» **TASK REQUIREMENTS**: Below are the records; collect from them each line containing the string "hinge".

::::

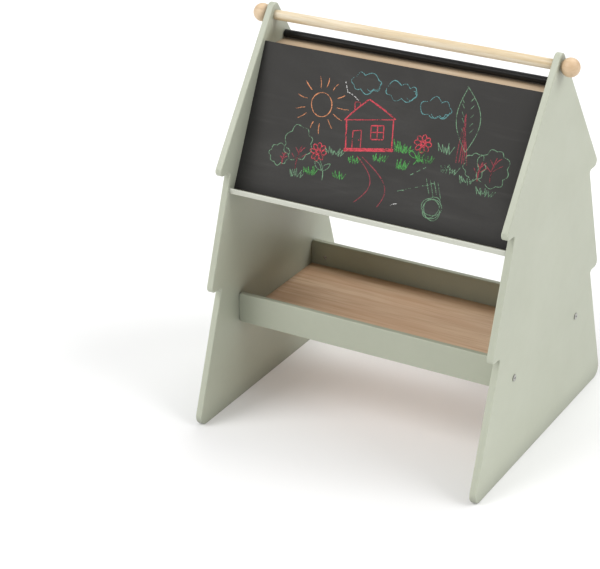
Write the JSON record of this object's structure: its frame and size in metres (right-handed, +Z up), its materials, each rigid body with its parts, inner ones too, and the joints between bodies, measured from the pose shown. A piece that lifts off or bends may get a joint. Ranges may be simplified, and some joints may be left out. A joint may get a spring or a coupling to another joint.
{
  "type": "kids easel",
  "caption": "Double-sided floor easel for children with tree-shaped side panels, a chalkboard, a magnetic whiteboard, pencil ledges, a paper roll rod and a toy bin.",
  "frame": {"origin": "on the floor, midway between the side panels and on the rod's line seen from above", "axes": "+X from the left panel to the right one as seen from the chalkboard side, +Y from the chalkboard side to the whiteboard side, +Z up"},
  "size_m": [0.756, 0.6672, 0.8815],
  "materials": {
    "painted_panel": "satin sage green paint on medium-density fibreboard",
    "painted_rail": "satin sage green paint on medium-density fibreboard",
    "chalkboard_black": "matte chalkboard paint on hardboard",
    "hardboard": "raw hardboard",
    "white_enamel": "glossy white dry-wipe enamel on steel sheet",
    "natural_wood": "clear-lacquered light plywood",
    "black_lacquer": "satin black lacquer on a turned wooden bar",
    "turned_wood": "sanded, clear-lacquered pale wood",
    "knob_wood": "sanded, clear-lacquered beech",
    "dowel_wood": "raw beech",
    "nickel_steel": "satin nickel plating",
    "zinc_steel": "bright zinc plating",
    "cast_zinc": "plain die-cast zinc",
    "brass": "plain brass"
  },
  "bodies": {
    "frame": {"left_side_panel": "painted_panel", "right_side_panel": "painted_panel", "chalkboard": "chalkboard_black", "whiteboard_backing": "hardboard", "whiteboard_steel_face": "white_enamel", "chalkboard_ledge": "painted_rail", "whiteboard_ledge": "painted_rail", "top_slat": "natural_wood", "bin_front_wall": "painted_rail", "bin_rear_wall": "painted_rail", "bin_floor": "natural_wood", "bin_bolts": "nickel_steel", "bin_barrel_nuts": "zinc_steel", "wooden_dowels": "dowel_wood", "cam_locks": "cast_zinc", "cam_pins": "zinc_steel"},
    "roll_rod": {"paper_roll_rod": "turned_wood", "left_knob": "knob_wood", "left_knob_screw": "zinc_steel", "right_knob_stud": "zinc_steel"},
    "end_knob": {"right_knob": "knob_wood", "right_knob_insert": "brass"},
    "guide_bar": {"paper_guide_bar": "black_lacquer"}
  },
  "joints": [
    {"name": "roll_rod_spin", "type": "hinge", "parent": "frame", "child": "roll_rod", "pos_m": [0, 0, 0.855], "axis": [1, 0, 0], "continuous": true},
    {"name": "end_knob_off", "type": "slide", "parent": "roll_rod", "child": "end_knob", "axis": [1, 0, 0], "range_m": [0, 0.03]},
    {"name": "guide_bar_spin", "type": "hinge", "parent": "frame", "child": "guide_bar", "pos_m": [0, 0.038, 0.803], "axis": [1, 0, 0], "continuous": true}
  ]
}
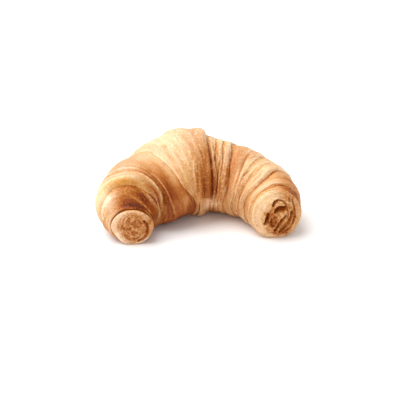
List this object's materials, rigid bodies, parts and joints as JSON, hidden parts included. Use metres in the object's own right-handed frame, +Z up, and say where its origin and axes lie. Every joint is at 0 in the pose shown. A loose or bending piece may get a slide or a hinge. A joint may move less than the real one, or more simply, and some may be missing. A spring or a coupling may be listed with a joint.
{
  "type": "filled crescent pastry",
  "caption": "Whole apricot cornetto: a crescent rolled from layered dough, with overlapping wraps, a raised tongue over the crown, a knob at the left tip and an open scroll at the right end",
  "frame": {"origin": "middle of the footprint, on the surface the cornetto rests on", "axes": "+X runs along the crescent's long way towards the open scroll, +Y away from the bay between the two arms, +Z up"},
  "size_m": [0.1456, 0.0954, 0.0601],
  "materials": {
    "baked_crust": "dry, flaky baked dough with a faint sheen on its ridges"
  },
  "bodies": {
    "root": {"cornetto": "baked_crust"}
  },
  "joints": []
}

::::

» **OUTPUT BELOW**:
    {"name": "roll_rod_spin", "type": "hinge", "parent": "frame", "child": "roll_rod", "pos_m": [0, 0, 0.855], "axis": [1, 0, 0], "continuous": true},
    {"name": "guide_bar_spin", "type": "hinge", "parent": "frame", "child": "guide_bar", "pos_m": [0, 0.038, 0.803], "axis": [1, 0, 0], "continuous": true}
List this object's materials, rigid bodies, parts and joints as JSON, hidden parts included. Use metres in the object's own right-handed frame, +Z up, and say where its origin and axes lie. Every joint is at 0 in the pose shown. A loose or bending piece may get a slide or a hinge. A joint may move less than the real one, or more simply, and some may be missing. A spring or a coupling may be listed with a joint.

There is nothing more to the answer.